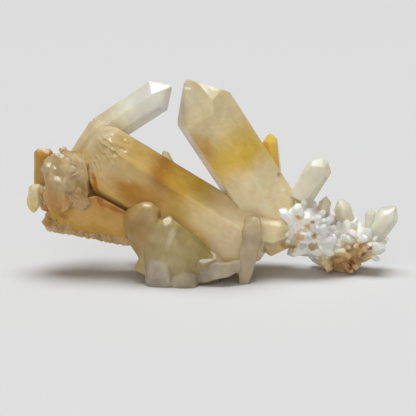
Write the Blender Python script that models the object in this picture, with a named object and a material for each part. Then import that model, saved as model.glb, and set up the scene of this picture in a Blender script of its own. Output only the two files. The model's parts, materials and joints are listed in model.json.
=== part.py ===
"""Mango quartz cluster: clear, milky and mango-yellow quartz points grown together in one piece, with a druse of
small clear crystals on an iron-stained matrix at one end. Metres, +Z up, +X along the cluster, and -Y is its front.
The origin is on the surface that it rests on, below the middle of its box.

Every crystal is cut the way quartz grows: a six-sided prism closed by six rhombohedral faces. The broken and worn
pieces are flat-faced skins over their corners. All of them are then joined into one solid, which is cut off flat
where it rests."""

import math
import random

import bmesh
import bpy
from mathutils import Matrix, Vector

MM = 0.001
NAME = "mango_quartz_cluster"
FIRST_CRYSTAL = "great_point"

SIDES = 6
SIDE_STEP = math.tau / SIDES
CAP_LEAN = math.radians(51.8)  # how far the normal of a closing face leans from a quartz crystal's long axis
FRONT = Vector((0, -1, 0))
BLOCK_WIDTH = 8  # how wide the block is that a crystal is cut from, in side distances
SMALL_CAPS = (0.0, 0.35, 0.0, 0.5, 0.0, 0.4)  # a small crystal's caps, in side distances
SMALL_SIDES = (0.85, 1.15)  # how far a small crystal's sides may be from its half width, as shares of it
SMALL_TURN = 60
SMALL_TAPER = 3
GOLDEN_ANGLE = math.pi * (3 - math.sqrt(5))
FLOOR_WIDTH = 200  # the block that cuts the root off flat where the cluster rests, in millimetres
FLOOR_DEPTH = 10

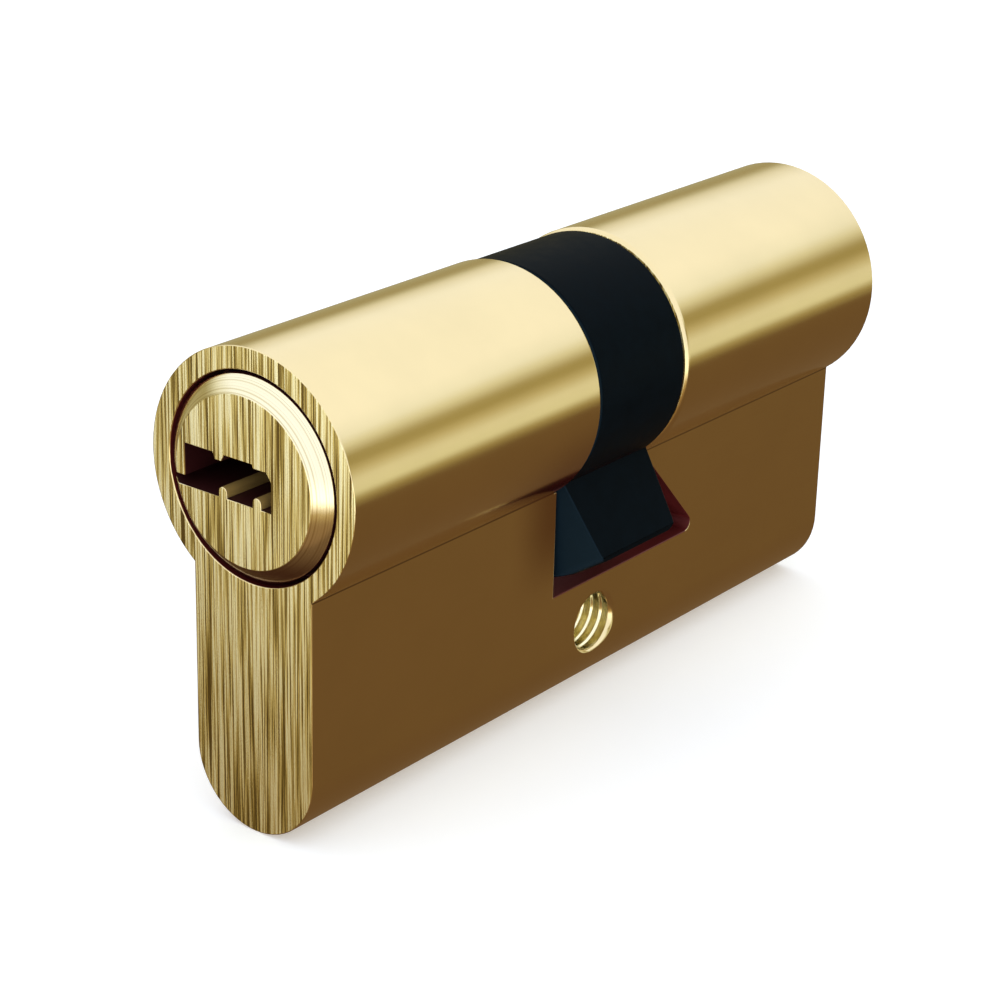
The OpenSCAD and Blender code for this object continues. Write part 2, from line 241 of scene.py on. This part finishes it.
glow.inputs["Strength"].default_value = 1.0
link(glow.outputs[0], add("ShaderNodeOutputMaterial").inputs["Surface"])
backdrop_mesh.materials.append(lit_paper)
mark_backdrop(floor, backdrop)


# ---- Housing ------------------------------------------------------------------------
# Extruded free-machining brass, bored from both ends, slotted for the cam and lacquered.
# The two end faces are brushed upright; the barrel and the flanks are satin.
def field(add, link, scale, detail, rough, stretch=(1, 1, 1), turn=0.0):
    """A noise value on the piece's own coordinates, in waves to the metre: the coordinates
    are turned about Z, stretched and scaled first."""
    place = add("ShaderNodeTexCoord")
    lay = add("ShaderNodeMapping")
    lay.inputs["Scale"].default_value = stretch
    lay.inputs["Rotation"].default_value = (0, 0, turn)
    link(place.outputs["Object"], lay.inputs["Vector"])
    noise = add("ShaderNodeTexNoise")
    noise.inputs["Scale"].default_value = scale
    noise.inputs["Detail"].default_value = detail
    noise.inputs["Roughness"].default_value = rough
    link(lay.outputs["Vector"], noise.inputs["Vector"])
    return noise.outputs["Fac"]


def numbers(add, link, operation, *values):
    """A Math node on sockets and numbers."""
    step = add("ShaderNodeMath", operation=operation)
    for socket, value in zip(step.inputs, values):
        if isinstance(value, bpy.types.NodeSocket):
            link(value, socket)
        else:
            socket.default_value = value
    return step.outputs[0]


def all_of(add, link, *masks):
    """The product of several masks: 1 only where all of them are 1."""
    whole = masks[0]
    for mask in masks[1:]:
        whole = numbers(add, link, "MULTIPLY", whole, mask)
    return whole


def any_of(add, link, *masks):
    """The greatest of several masks: 1 where any of them is 1."""
    whole = masks[0]
    for mask in masks[1:]:
        whole = numbers(add, link, "MAXIMUM", whole, mask)
    return whole


def above(add, link, value, limit):
    """1 where a value is over a limit, and 0 elsewhere."""
    return numbers(add, link, "GREATER_THAN", value, limit)


def below(add, link, value, limit):
    """1 where a value is under a limit, and 0 elsewhere."""
    return numbers(add, link, "LESS_THAN", value, limit)


def fading(add, link, value, low, high):
    """1 below low, 0 above high, and an S curve between."""
    return numbers(add, link, "SUBTRACT", 1.0, smooth_step(add, link, value, low, high))


BRASS = (0.90, 0.74, 0.42)
BRUSHED = [(0.40, (0.13, 0.080, 0.012)), (0.46, (0.40, 0.295, 0.07)), (0.51, (0.78, 0.65, 0.26)),
           (0.57, (1.0, 0.97, 0.66))]
# Dark red painted shade for the housing's slot, relief, sill and bores
PAINTED_SHADE_RED = (0.115, 0.010, 0.010)
AXIS_Z = 18.5 * MM


def within(add, link, value, low, high):
    """1 where a value lies between low and high, and 0 outside."""
    half = (high - low) / 2
    off = numbers(add, link, "ABSOLUTE", numbers(add, link, "SUBTRACT", value, low + half))
    return numbers(add, link, "LESS_THAN", off, half)


def apart(add, link, across, up):
    """The length of the diagonal over two distances at right angles."""
    square = numbers(add, link, "MULTIPLY_ADD", across, across, numbers(add, link, "MULTIPLY", up, up))
    return numbers(add, link, "SQRT", square)


def where_on(add, link):
    """The piece's own coordinates about the plugs' axis: x, y, height over it and radius
    from it, and how squarely the surface faces along the lock."""
    place = add("ShaderNodeTexCoord")
    at, facing = add("ShaderNodeSeparateXYZ"), add("ShaderNodeSeparateXYZ")
    link(place.outputs["Object"], at.inputs[0])
    link(place.outputs["Normal"], facing.inputs[0])
    x, y = at.outputs["X"], at.outputs["Y"]
    z = numbers(add, link, "SUBTRACT", at.outputs["Z"], AXIS_Z)
    return x, y, z, apart(add, link, x, z), numbers(add, link, "ABSOLUTE", facing.outputs["Y"])


def brass_finish(name, seed, tint):
    """Lacquered brass: upright brushed streaks on faces square to the lock's length and a
    fine satin elsewhere. tint(add, link, colour, where) returns the colour with its painted
    shade and highlights, and where it is dull, or None if it is bright all over."""
    material = bpy.data.materials.new(name)
    add, link = nodes_of(material)
    where = where_on(add, link)
    end_face = smooth_step(add, link, where[4], 0.93, 0.99)
    fine = field(add, link, 1, 2, 0.6, (8200, 40, 110), seed)
    broad = field(add, link, 1, 2, 0.6, (2900, 40, 60), seed)
    streak = numbers(add, link, "ADD", numbers(add, link, "MULTIPLY", fine, 0.6),
                     numbers(add, link, "MULTIPLY", broad, 0.4))
    brushed = ramp_of(add, BRUSHED)
    link(streak, brushed.inputs[0])
    cloud = field(add, link, 120, 3, 0.6)
    satin = ramp_of(add, [(0.3, tuple(0.95 * c for c in BRASS)), (0.7, BRASS)])
    link(cloud, satin.inputs[0])
    colour = blend_of(add, link, end_face, satin.outputs[0], brushed.outputs[0])
    grain = field(add, link, 1, 3, 0.7, (3000, 90, 3000))
    rough = numbers(add, link, "MULTIPLY_ADD", grain, 0.07, 0.10)
    rough = numbers(add, link, "ADD", rough, numbers(add, link, "MULTIPLY", end_face, 0.12))
    relief = numbers(add, link, "ADD", numbers(add, link, "MULTIPLY", streak, end_face),
                     numbers(add, link, "MULTIPLY", grain, 0.10))
    bump = add("ShaderNodeBump")
    bump.inputs["Strength"].default_value = 0.4
    bump.inputs["Distance"].default_value = 0.02 * MM
    link(relief, bump.inputs["Height"])
    metal = add("ShaderNodeBsdfPrincipled")
    metal.inputs["Coat Weight"].default_value = 0.25
    metal.inputs["Coat Roughness"].default_value = 0.2
    colour, dull = tint(add, link, colour, where)
    link(colour, metal.inputs["Base Color"])
    metal.inputs["Metallic"].default_value = 1.0
    if dull:
        rough = numbers(add, link, "MULTIPLY_ADD", dull, 0.35, rough)
        link(numbers(add, link, "MULTIPLY_ADD", dull, -0.7, 1.0), metal.inputs["Metallic"])
    link(rough, metal.inputs["Roughness"])
    link(bump.outputs[0], metal.inputs["Normal"])
    link(metal.outputs[0], add("ShaderNodeOutputMaterial").inputs["Surface"])
    return material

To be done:
Restate the first line and every line after it, word for word, stopping once the line with "import random" is done.

Answer:
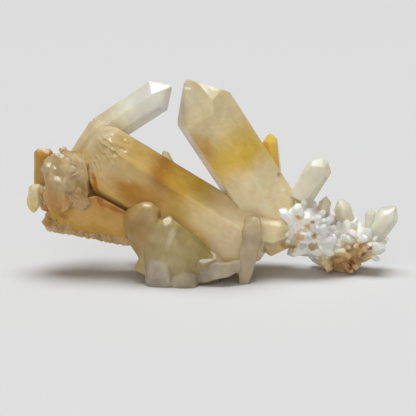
Write the Blender Python script that models the object in this picture, with a named object and a material for each part. Then import that model, saved as model.glb, and set up the scene of this picture in a Blender script of its own. Output only the two files. The model's parts, materials and joints are listed in model.json.
=== part.py ===
"""Mango quartz cluster: clear, milky and mango-yellow quartz points grown together in one piece, with a druse of
small clear crystals on an iron-stained matrix at one end. Metres, +Z up, +X along the cluster, and -Y is its front.
The origin is on the surface that it rests on, below the middle of its box.

Every crystal is cut the way quartz grows: a six-sided prism closed by six rhombohedral faces. The broken and worn
pieces are flat-faced skins over their corners. All of them are then joined into one solid, which is cut off flat
where it rests."""

import math
import random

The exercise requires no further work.